→ EXERCISE
Each line should be copied exactly.

— begin DATA SHOWN —

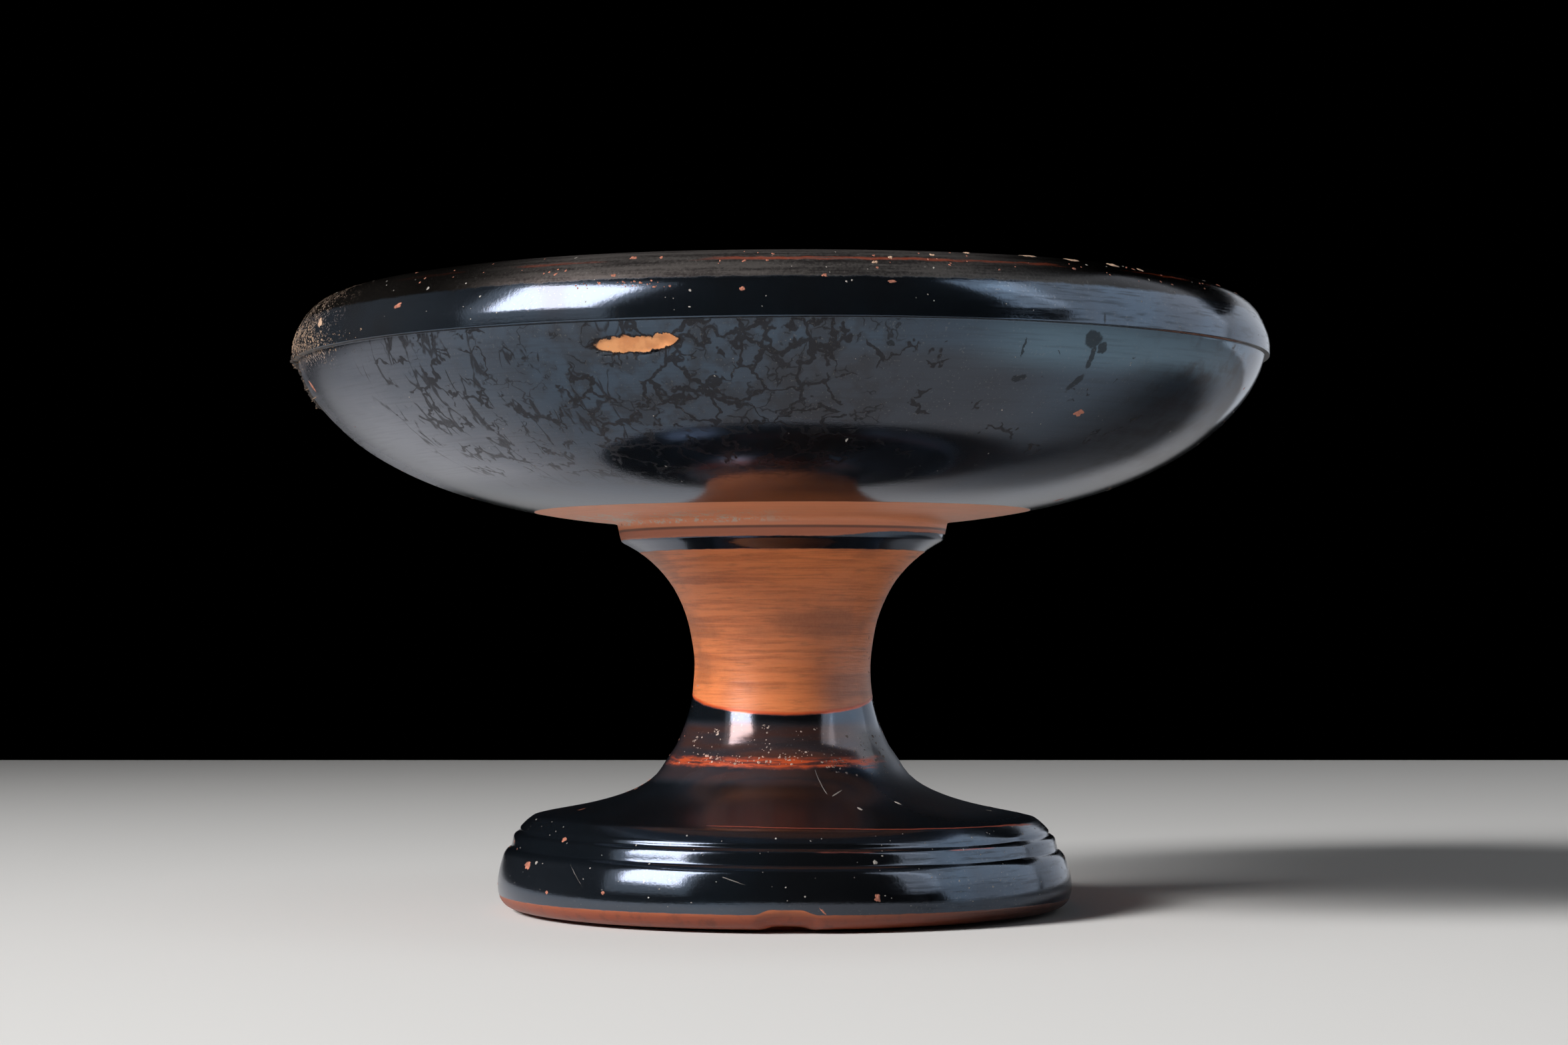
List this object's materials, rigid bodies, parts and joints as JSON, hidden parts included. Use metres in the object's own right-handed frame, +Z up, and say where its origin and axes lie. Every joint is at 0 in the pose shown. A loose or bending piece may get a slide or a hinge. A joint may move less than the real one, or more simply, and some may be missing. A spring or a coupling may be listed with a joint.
{
  "type": "stemmed kylix-type drinking cup without handles",
  "caption": "Black-gloss stemmed cup of fired clay: a wide shallow bowl with a rolled lip on a waisted stem and a hollow disc foot, for holding drink or standing on a surface.",
  "frame": {"origin": "on the vessel's axis at the level it rests on", "axes": "+Z up along the vessel's axis, -Y towards the front, where a flake is lost from the bowl, +X to the right seen from the front"},
  "size_m": [0.1816, 0.1816, 0.1136],
  "materials": {
    "black_gloss": "satin",
    "dried_earth": "matte"
  },
  "bodies": {
    "root": {"cup": "black_gloss"}
  },
  "joints": []
}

— end DATA SHOWN —

→ EXERCISE ANSWER
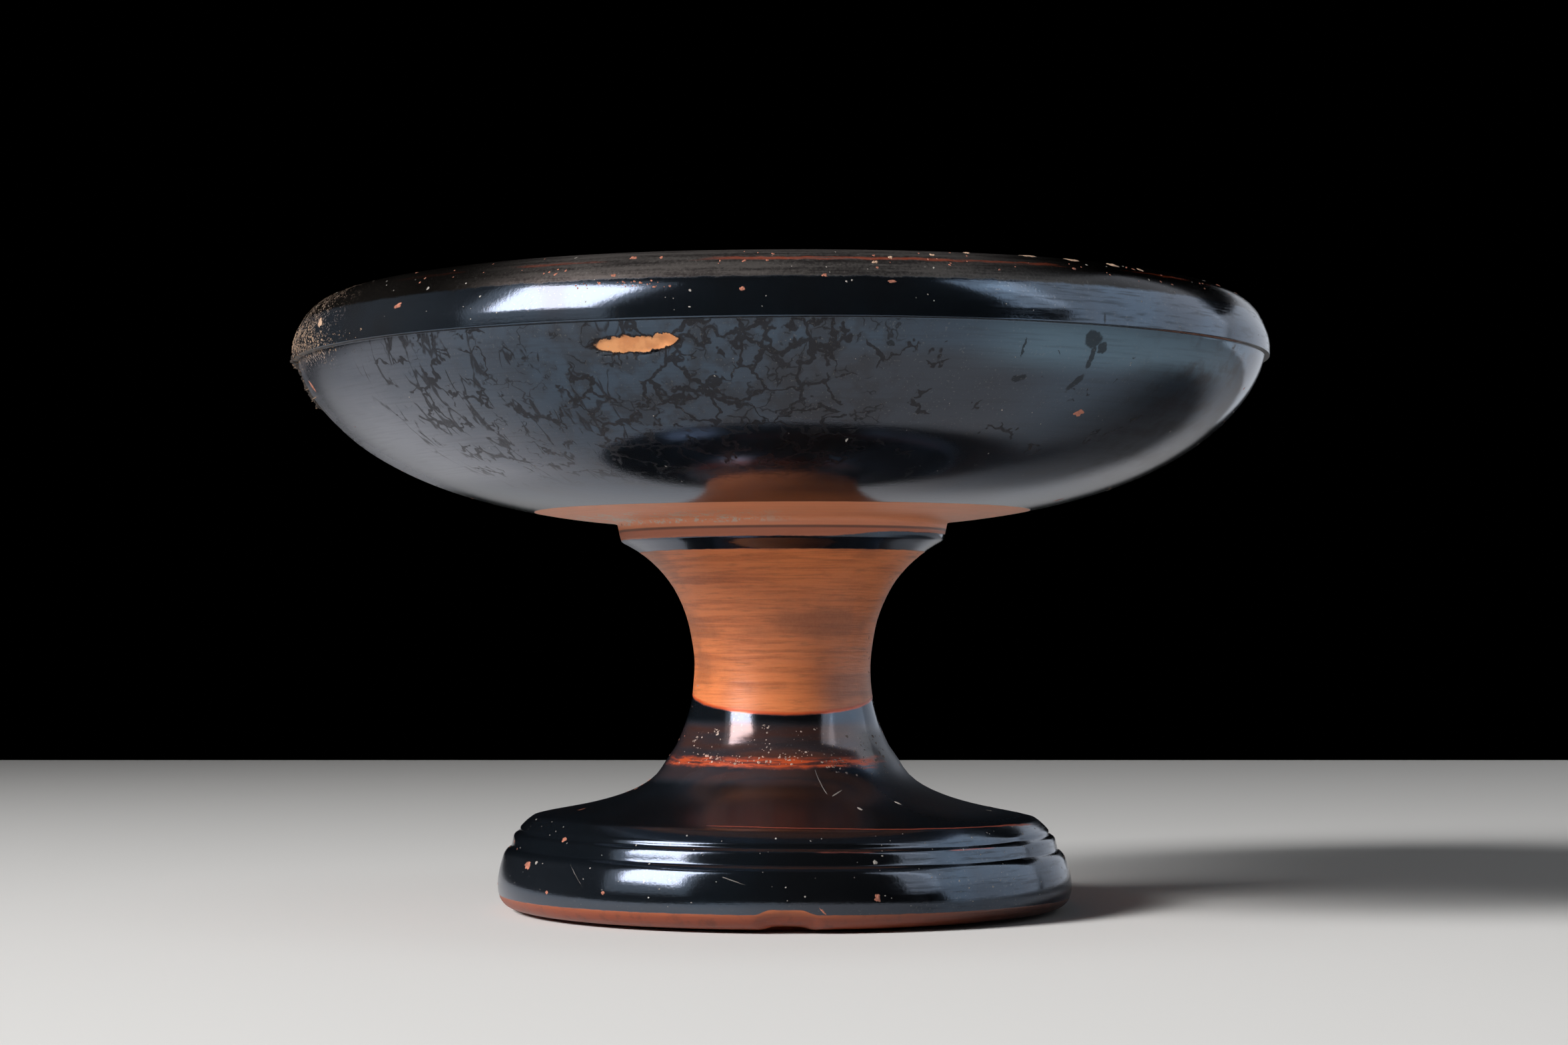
List this object's materials, rigid bodies, parts and joints as JSON, hidden parts included. Use metres in the object's own right-handed frame, +Z up, and say where its origin and axes lie. Every joint is at 0 in the pose shown. A loose or bending piece may get a slide or a hinge. A joint may move less than the real one, or more simply, and some may be missing. A spring or a coupling may be listed with a joint.
{
  "type": "stemmed kylix-type drinking cup without handles",
  "caption": "Black-gloss stemmed cup of fired clay: a wide shallow bowl with a rolled lip on a waisted stem and a hollow disc foot, for holding drink or standing on a surface.",
  "frame": {"origin": "on the vessel's axis at the level it rests on", "axes": "+Z up along the vessel's axis, -Y towards the front, where a flake is lost from the bowl, +X to the right seen from the front"},
  "size_m": [0.1816, 0.1816, 0.1136],
  "materials": {
    "black_gloss": "satin",
    "dried_earth": "matte"
  },
  "bodies": {
    "root": {"cup": "black_gloss"}
  },
  "joints": []
}